:: WHAT YOU ARE ASKED TO DO ::
Write out all of the data without omission, exactly as shown.

:: COLLECTED DATA ::
=-=-=-=-=
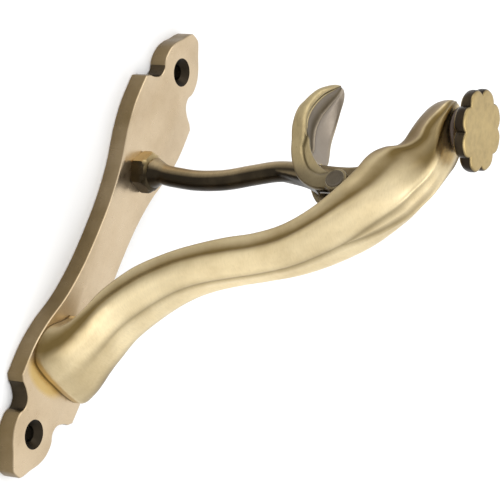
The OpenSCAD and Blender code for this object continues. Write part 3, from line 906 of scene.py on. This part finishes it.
def make_floor():
    n = Nodes("pale_floor")
    n.put(n.bsdf, "Base Color", n.mix(n.remap(n.noise(6, 3, 0.5), 0.3, 0.7, 0, 1), WHITE, OFF_WHITE))
    n.put(n.bsdf, "Roughness", 0.7)
    corners = [(x * FLOOR_HALF, y * FLOOR_HALF, FLOOR_Z) for x, y in ((-1, -1), (1, -1), (1, 1), (-1, 1))]
    floor = add_object("floor", corners, [(0, 1, 2, 3)])
    paint(floor, n.mat)


def make_world():
    world = bpy.data.worlds.new("studio")
    bpy.context.scene.world = world
    world.use_nodes = True
    tree = world.node_tree
    background = tree.nodes["Background"]
    place = tree.nodes.new("ShaderNodeTexCoord")
    split = tree.nodes.new("ShaderNodeSeparateXYZ")
    ramp = tree.nodes.new("ShaderNodeValToRGB")
    tree.links.new(place.outputs["Generated"], split.inputs[0])
    tree.links.new(split.outputs["Z"], ramp.inputs["Fac"])
    tree.links.new(ramp.outputs["Color"], background.inputs["Color"])
    stops = ramp.color_ramp.elements
    while len(stops) < len(SKY):
        stops.new(0.5)
    for stop, (height, level) in zip(stops, SKY):
        stop.position = height
        stop.color = (level, level, level, 1)
    background.inputs["Strength"].default_value = SKY_STRENGTH


def area_light(name, place, size, power):
    data = bpy.data.lights.new(name, "AREA")
    data.shape = "RECTANGLE"
    data.size, data.size_y = size
    data.energy = power
    obj = bpy.data.objects.new(name, data)
    bpy.context.scene.collection.objects.link(obj)
    obj.location = place
    obj.rotation_euler = (Vector(AIM) - Vector(place)).to_track_quat("-Z", "Y").to_euler()


def make_camera():
    """Long lens that looks down on the object, with the plate's long side running up the picture."""
    data = bpy.data.cameras.new("camera")
    data.sensor_width = FILM
    data.lens = LENS
    data.clip_start, data.clip_end = CLIP_NEAR, CLIP_FAR
    camera = bpy.data.objects.new("camera", data)
    bpy.context.scene.collection.objects.link(camera)
    back = CAMERA_BACK.normalized()
    right = (CAMERA_RIGHT - back * CAMERA_RIGHT.dot(back)).normalized()
    turn = Matrix((right, back.cross(right), back)).transposed().to_4x4()
    turn.translation = CAMERA_PLACE
    camera.matrix_world = turn
    bpy.context.scene.camera = camera
    bpy.context.scene.view_settings.view_transform = "Standard"


make_floor()
make_world()
area_light("key", place=(-1.1, -1.0, 0.9), size=(1.6, 1.2), power=9)
area_light("top", place=(0.2, 0.1, 1.6), size=(1.4, 1.4), power=9)
make_camera()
=-=-=-=-=
:: RESPONSE TO THE TASK ::
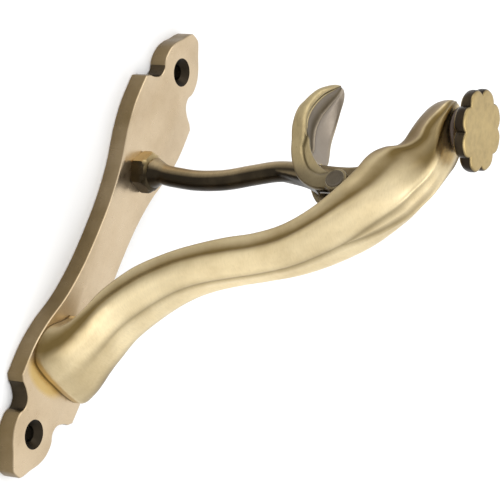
The OpenSCAD and Blender code for this object continues. Write part 3, from line 906 of scene.py on. This part finishes it.
def make_floor():
    n = Nodes("pale_floor")
    n.put(n.bsdf, "Base Color", n.mix(n.remap(n.noise(6, 3, 0.5), 0.3, 0.7, 0, 1), WHITE, OFF_WHITE))
    n.put(n.bsdf, "Roughness", 0.7)
    corners = [(x * FLOOR_HALF, y * FLOOR_HALF, FLOOR_Z) for x, y in ((-1, -1), (1, -1), (1, 1), (-1, 1))]
    floor = add_object("floor", corners, [(0, 1, 2, 3)])
    paint(floor, n.mat)


def make_world():
    world = bpy.data.worlds.new("studio")
    bpy.context.scene.world = world
    world.use_nodes = True
    tree = world.node_tree
    background = tree.nodes["Background"]
    place = tree.nodes.new("ShaderNodeTexCoord")
    split = tree.nodes.new("ShaderNodeSeparateXYZ")
    ramp = tree.nodes.new("ShaderNodeValToRGB")
    tree.links.new(place.outputs["Generated"], split.inputs[0])
    tree.links.new(split.outputs["Z"], ramp.inputs["Fac"])
    tree.links.new(ramp.outputs["Color"], background.inputs["Color"])
    stops = ramp.color_ramp.elements
    while len(stops) < len(SKY):
        stops.new(0.5)
    for stop, (height, level) in zip(stops, SKY):
        stop.position = height
        stop.color = (level, level, level, 1)
    background.inputs["Strength"].default_value = SKY_STRENGTH


def area_light(name, place, size, power):
    data = bpy.data.lights.new(name, "AREA")
    data.shape = "RECTANGLE"
    data.size, data.size_y = size
    data.energy = power
    obj = bpy.data.objects.new(name, data)
    bpy.context.scene.collection.objects.link(obj)
    obj.location = place
    obj.rotation_euler = (Vector(AIM) - Vector(place)).to_track_quat("-Z", "Y").to_euler()


def make_camera():
    """Long lens that looks down on the object, with the plate's long side running up the picture."""
    data = bpy.data.cameras.new("camera")
    data.sensor_width = FILM
    data.lens = LENS
    data.clip_start, data.clip_end = CLIP_NEAR, CLIP_FAR
    camera = bpy.data.objects.new("camera", data)
    bpy.context.scene.collection.objects.link(camera)
    back = CAMERA_BACK.normalized()
    right = (CAMERA_RIGHT - back * CAMERA_RIGHT.dot(back)).normalized()
    turn = Matrix((right, back.cross(right), back)).transposed().to_4x4()
    turn.translation = CAMERA_PLACE
    camera.matrix_world = turn
    bpy.context.scene.camera = camera
    bpy.context.scene.view_settings.view_transform = "Standard"


make_floor()
make_world()
area_light("key", place=(-1.1, -1.0, 0.9), size=(1.6, 1.2), power=9)
area_light("top", place=(0.2, 0.1, 1.6), size=(1.4, 1.4), power=9)
make_camera()